The bill was approved with almost all fractions in People's Representative Council (DPR). In unusual move, Democratic Party one of two opposing parties opposing Joko Widodo administration also supporting the law. Only Prosperous Justice Party rejected the law passage.

== Changes and Amendments ==
There are 9 changes to the Law on State Capital introduced by the bill:

- Specialized Authorities
- Agrarian Affairs Autonomy
- Financial Management
- Position Filling
- Update on Areal Delineation, resulted in changes on Nusantara's area
- Housing Affairs Autonomy
- Spatial Management
- Relationship and Partnership between OIKN and DPR
- Assurance for Sustainable Development.

== Notable Changes ==
Some notable changes are:

=== Expansion of the Nusantara Capital City Authority' powers ===
The new bill expanded the power of the Authority to include investment licensing, easing businesses, providing special facilities to funders of Nusantara facilitators, its developers and its satellite areas.

=== Agrarian affairs autonomy ===
The new bill granted special agrarian affairs to the Authority to manage land use and spatial management within Nusantara.

=== Position filling autonomy ===
The new bill granted autonomy to the Authority to fill the Deputies and/or other high positions within the Authority with non-state apparatus experts. Thus, making the Authority having "mini cabinet"-like structure similar to the Presidential Cabinet.

=== Financing autonomy ===
The Authority granted power to issue bonds and securities to provide funding for Nusantara development. It also granted power to the Authority to make foreign loans with permission of the Ministry of Finance.

=== Extremely long cultivation rights and building use rights to the Investors ===
The law granted 190-years cultivation rights to anyone who invest in Nusantara. The 190-years cultivation rights not given at once but given by 2 cycles with each cycle has 95 years long. The law also granted 160-years building use rights to anyone who invest in Nusantara, given by 2 cycles with each cycle has 80 years long.

=== Status of Nusantara Capital City Authority assets ===
The Authority assets' status is much like treated in manner similar as state-owned enterprises rather than state-owned government institutions. As result, it may purchasable, exchanged, granted, or being included in equity capital for funding Nusantara development.

=== People Representation within Nusantara ===
By the law, future Nusantara people representation is solely exercised by members of Commission II of the DPR. There will be no representatives for Nusantara region in local or regional level.
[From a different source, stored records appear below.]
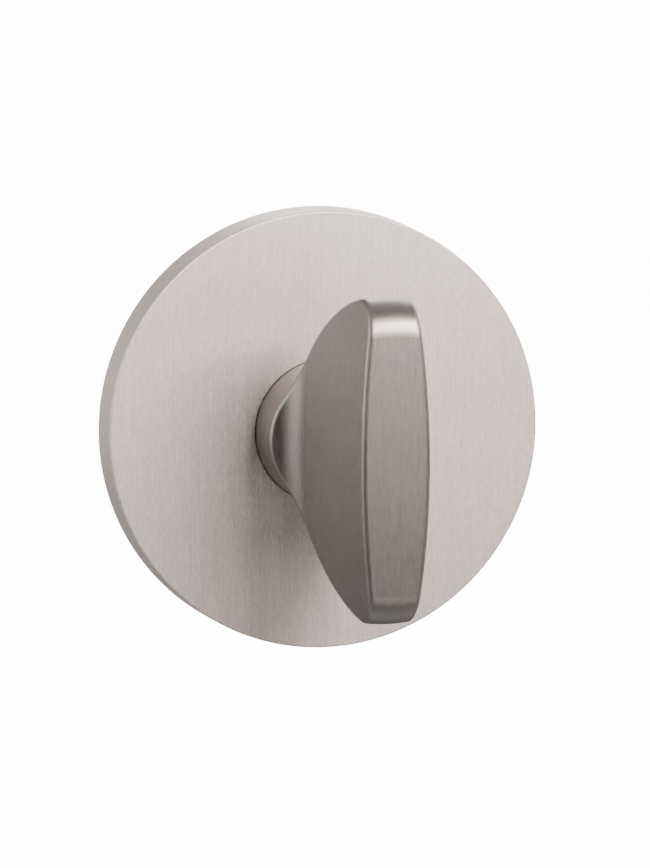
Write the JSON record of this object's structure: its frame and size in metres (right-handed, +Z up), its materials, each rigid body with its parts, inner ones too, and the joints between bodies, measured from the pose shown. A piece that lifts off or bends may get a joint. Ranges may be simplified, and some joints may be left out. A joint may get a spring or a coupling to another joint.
{
  "type": "bathroom thumb turn lock",
  "caption": "Thumb turn with a fan-shaped blade on a thin round rose, for the inside of a bathroom door; a quarter turn of its square spindle works the lock.",
  "frame": {"origin": "centre of the rose on the door's face, on the axis of the rear hub and the spindle", "axes": "+Y along the spindle into the door, -Y out of the door towards the hand, +Z up, +X to the right as the user faces the door"},
  "size_m": [0.052, 0.0927, 0.052],
  "materials": {
    "rose_cover": "satin stainless steel with a fine upright grain",
    "mounting_plate": "die-cast zinc alloy, as cast",
    "bearing_bush": "natural acetal",
    "cover_snap_ring": "drawn spring wire",
    "fixing_screws": "bright zinc plate",
    "thumb_turn": "satin stainless steel with a fine upright grain",
    "stop_washer": "blanked steel, zinc plate",
    "wave_washer": "hardened spring steel",
    "thrust_washer": "blanked steel, zinc plate",
    "retaining_ring": "phosphated spring steel",
    "square_spindle": "bright drawn steel, zinc plate",
    "spindle_pin": "hardened spring steel"
  },
  "bodies": {
    "rose": {"rose_cover": "rose_cover", "mounting_plate": "mounting_plate", "bearing_bush": "bearing_bush", "cover_snap_ring": "cover_snap_ring", "fixing_screws": "fixing_screws"},
    "turn": {"thumb_turn": "thumb_turn", "stop_washer": "stop_washer", "wave_washer": "wave_washer", "thrust_washer": "thrust_washer", "retaining_ring": "retaining_ring", "square_spindle": "square_spindle", "spindle_pin": "spindle_pin"}
  },
  "joints": [
    {"name": "quarter_turn", "type": "hinge", "parent": "rose", "child": "turn", "pos_m": [0, 0, 0], "axis": [0, 1, 0], "range_deg": [0, 90]}
  ]
}
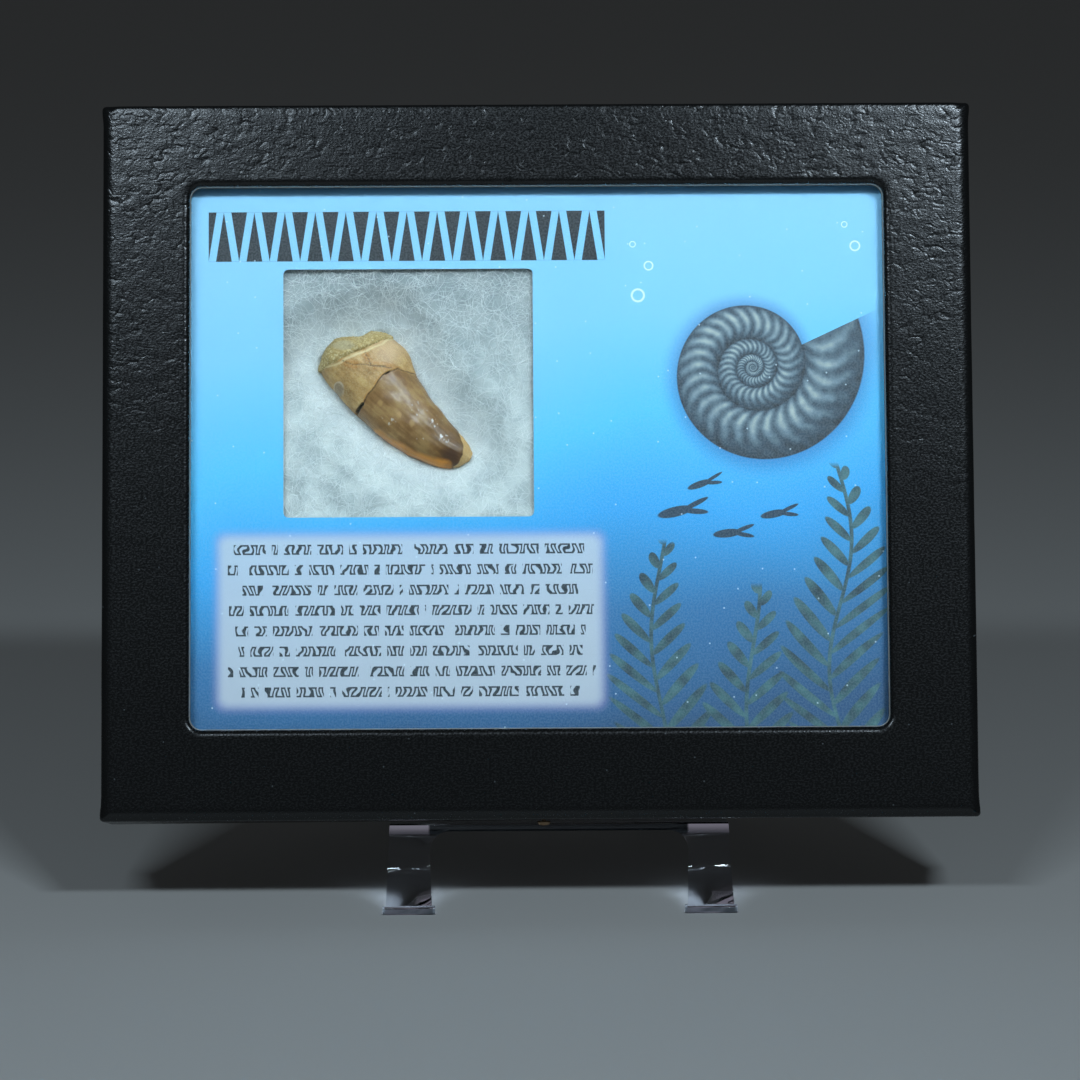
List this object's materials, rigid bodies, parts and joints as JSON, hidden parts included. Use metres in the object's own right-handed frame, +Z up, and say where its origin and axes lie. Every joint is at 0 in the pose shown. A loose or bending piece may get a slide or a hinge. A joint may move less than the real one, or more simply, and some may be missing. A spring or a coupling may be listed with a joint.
{
  "type": "fossil mosasaur tooth in a specimen case",
  "caption": "Curved fossil reptile tooth on white fibre fill in a glass-topped black case with a blue card, leaning on a clear easel.",
  "frame": {"origin": "middle of the model's footprint, on the surface it stands on", "axes": "+X to the right of someone facing the glass, +Y to the back, +Z up"},
  "size_m": [0.1588, 0.0766, 0.144],
  "materials": {
    "leatherette": "black leather-grain wrap on paperboard, low sheen",
    "tray_wrap": "plain black paper wrap on paperboard",
    "window_glass": "polished clear",
    "card_print": "satin print, blue from pale top to deep bottom",
    "fibre": "loose white polyester fibres",
    "tooth_enamel": "glossy brown fossil enamel over a tan base",
    "sediment": "rough olive-tan sandy rock",
    "pin_metal": "dull plated pin",
    "clear_plastic": "polished clear sheet"
  },
  "bodies": {
    "root": {"case_lid": "leatherette", "glass_pane": "window_glass", "printed_card": "card_print", "fibre_fill": "fibre", "mosasaur_tooth": "tooth_enamel", "sediment_cap": "sediment", "case_tray": "tray_wrap", "closing_pin": "pin_metal", "display_easel": "clear_plastic"}
  },
  "joints": []
}
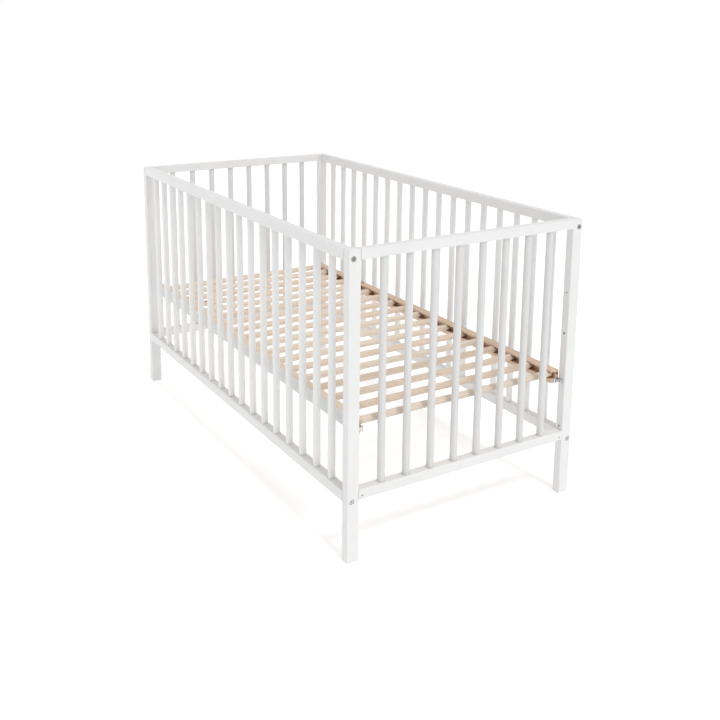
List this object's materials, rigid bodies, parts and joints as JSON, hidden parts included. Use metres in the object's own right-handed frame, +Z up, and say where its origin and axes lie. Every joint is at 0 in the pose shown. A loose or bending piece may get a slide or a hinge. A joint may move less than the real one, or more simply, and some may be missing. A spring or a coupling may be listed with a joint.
{
  "type": "baby crib",
  "caption": "White-painted slatted baby crib with round spindles on all sides and a height-adjustable wooden dowel base hung between the posts.",
  "frame": {"origin": "on the floor under the middle of the crib", "axes": "+X along the crib, +Y across it, +Z up"},
  "size_m": [1.466, 0.758, 0.823],
  "materials": {
    "white_paint": "satin white paint over wood",
    "bare_pine": "bare sanded pine",
    "zinc_steel": "bright zinc plate",
    "dark_steel": "dark zinc plate"
  },
  "bodies": {
    "frame": {"post_front_left": "white_paint", "post_back_left": "white_paint", "end_top_rail_left": "white_paint", "end_bottom_rail_left": "white_paint", "end_spindles_left": "white_paint", "post_front_right": "white_paint", "post_back_right": "white_paint", "end_top_rail_right": "white_paint", "end_bottom_rail_right": "white_paint", "end_spindles_right": "white_paint", "side_top_rail_front": "white_paint", "side_bottom_rail_front": "white_paint", "side_spindles_front": "white_paint", "side_top_rail_back": "white_paint", "side_bottom_rail_back": "white_paint", "side_spindles_back": "white_paint", "frame_bolts": "zinc_steel", "barrel_nuts": "zinc_steel", "side_rail_pins": "bare_pine", "end_rail_pins": "bare_pine", "lock_screws": "dark_steel", "insert_nuts": "zinc_steel", "base_bolts": "zinc_steel"},
    "base": {"base_beam_front": "bare_pine", "base_beam_back": "bare_pine", "base_dowels": "bare_pine", "base_brackets": "zinc_steel", "beam_bolts": "zinc_steel"}
  },
  "joints": [
    {"name": "base_lift", "type": "slide", "parent": "frame", "child": "base", "axis": [0, 0, 1], "range_m": [0, 0.144]}
  ]
}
== "Sweeper" Article 42 ==
Article 42 of the law noted as "omni-sweeper article", because its sweeping power in cancelling of any effects of regulations and laws that may limit or obstruct the capital relocation. Many legal experts condemned the article because its perceived unconstitutionality and accused the Joko Widodo administration as pro-Investor.

== Criticism, Challenges, and Judicial Reviews ==
Only Prosperous Justice Party condemned the passage of the law in parliament. Indonesian Legal Aid Foundation condemned the passage of the law, especially because the sweeper Article 42, condemning the passage as unconstitutional.

On 29 November 2024, Dayak tribe member Stepanus Febyan Babaro challenges Article 16A paragraphs (1), (2), and (3) of the Act on the right over land, which comprises the right to cultivate, the right to build, and the right to use, to the Constitutional Court of Indonesia. The preliminary hearing for case No. 185/PUU-XXII/2024 took place on Tuesday, March 4, 2025. The second hearing was held on 17 March 2025 with revisions had been made to the petition, one of them being the addition of one petitioner, Ronggo Warsito. The Petitioners requested that the constitutional justices grant the petition in its entirety; and that Article 16A paragraphs (1), (2), and (3) of the Act be declared unconstitutional or be interpreted to mean that the maximum duration of the right to cultivate and the right to use be limited to 25 years while the right to build be limited to 20 years. On 19 May 2025, the third hearing was held, and Head of the Legal and Compliance Unit of the Nusantara Capital Authority, Agung Dodit Muliawan argued that provisions on right over land (HAT) under the Act is an effort to attract more investors to invest in the Nusantara Capital City. The fourth hearing had been held on 4 June 2025 and the fifth hearing had been held on 25 June 2025, but there is still no decision from the Court and still no announcement when the next hearing will be held as of October 2025.

On 10 October 2025, Astro Li challenged Explanation of the Act to the Constitutional Court as part of Petition Number 187/PUU-XXIII/2025. He requested the court to interpret Capital Specific Region of Jakarta (Daerah Khusus Ibukota Jakarta) as Specific Region of Jakarta (Daerah Khusus Jakarta) following enactment of Jakarta Specific Region Province Act and interpret establishment of Nusantara Capital Specific Region Province as essential since the beginning of capital relocation process instead of declaring it as later part of the process. The first hearing was held on 21 October 2025, and Astro Li had submitted revision of the petition to strengthen his legal standing and arguments on 24 October 2025. The second hearing was held on 3 November 2025 to confirm revision and evidences, then the constitutional justices will discuss whether the petition will directly go to decision announcement hearing or the petition still requires additional hearings to gather testimonies from People's Representative Council, President, experts, witnesses, and other relevant parties.